How this looks in a grade 1 to 6 classroom

In practice, transversal competence is built into ordinary lessons rather than added on top of them. A class that plans and budgets a school trip in maths is practising thinking and learning to learn alongside working life competence. A project where pupils research a local river, write it up, and present it with photographs or a short video is practising multiliteracy, ICT competence and environmental participation at the same time, often without a teacher ever naming the framework out loud to the class.

The clearest structural example is the multidisciplinary learning module, sometimes translated as a phenomenon-based project. Each Finnish school must offer at least one of these per pupil per year: a period of teaching where two or more subjects combine around a single theme, such as a river ecosystem, a historical event, or the school's own energy use. This is where several transversal competence areas typically come together most visibly. Our overview of phenomenon-based learning looks at how these modules are planned and run in more detail.

Younger primary pupils meet these competencies through concrete, hands-on routines: tidying shared classroom materials builds self-care and everyday life skills, a class vote on which book to read next builds participation, and a paired reading task builds both multiliteracy and interaction. Nothing here requires specialist equipment or a separate curriculum document for teachers to follow; it requires lesson planning that keeps the seven areas in view alongside subject content.

Why Finland embeds skills rather than bolting them on

Some international providers describe similar ground using the more familiar phrase "21st century skills", and there is real overlap: collaboration, communication and digital fluency appear in both framings. The difference is that Finland's seven areas are written directly into every subject's official learning objectives and into how pupils are assessed, rather than existing as an additional programme or resource layered onto a standard curriculum.

For a school adopting Finnish pedagogy, the practical implication is that transversal competence cannot be delivered through a single new subject or a weekly "skills" period.
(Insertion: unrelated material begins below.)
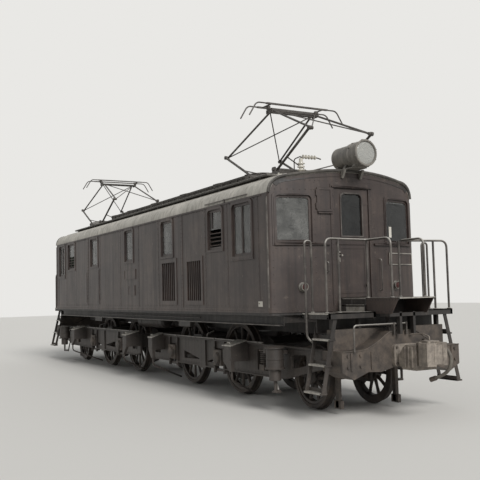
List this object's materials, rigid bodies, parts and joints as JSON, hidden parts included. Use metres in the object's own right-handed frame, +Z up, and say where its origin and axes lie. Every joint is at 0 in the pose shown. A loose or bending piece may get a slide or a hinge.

It has to be planned into subject teaching itself, which is one of the reasons schools working with OPPI focus on curriculum mapping and teacher planning habits rather than a bolt-on programme.

Transversal competence is not an extra subject on the timetable. It is the thread that ties a maths lesson, an art project and a class discussion together, so that thinking, literacy, digital skills and participation are practised everywhere, not just once a week.

Frequently asked questions

Is "transversal competencies" the same thing as "21st century skills"?

They overlap heavily and international commentators often use the two phrases interchangeably. The difference is precision: "21st century skills" is a general international term, while Finland's laaja-alainen osaaminen refers to seven specific areas defined in the national core curriculum and written into every subject's assessment criteria.

Do pupils get a separate grade for transversal competencies?

No. They are assessed as part of the assessment of each ordinary subject, not scored on their own report card line. In the early primary years, Finnish schools typically use verbal or descriptive feedback rather than numerical grades in any case.

How many transversal competence areas are there, and what are they called?

There are seven: thinking and learning to learn; cultural competence, interaction and self-expression; taking care of oneself and managing daily life; multiliteracy; ICT competence; working life competence and entrepreneurship; and participation, involvement and building a sustainable future.

How do multidisciplinary learning modules connect to transversal competencies?

They are the main structural vehicle for bringing several competence areas together deliberately in one project. Each Finnish school provides at least one such module per pupil per year, combining two or more subjects around a shared theme, which naturally draws on skills like multiliteracy, ICT competence and participation at once.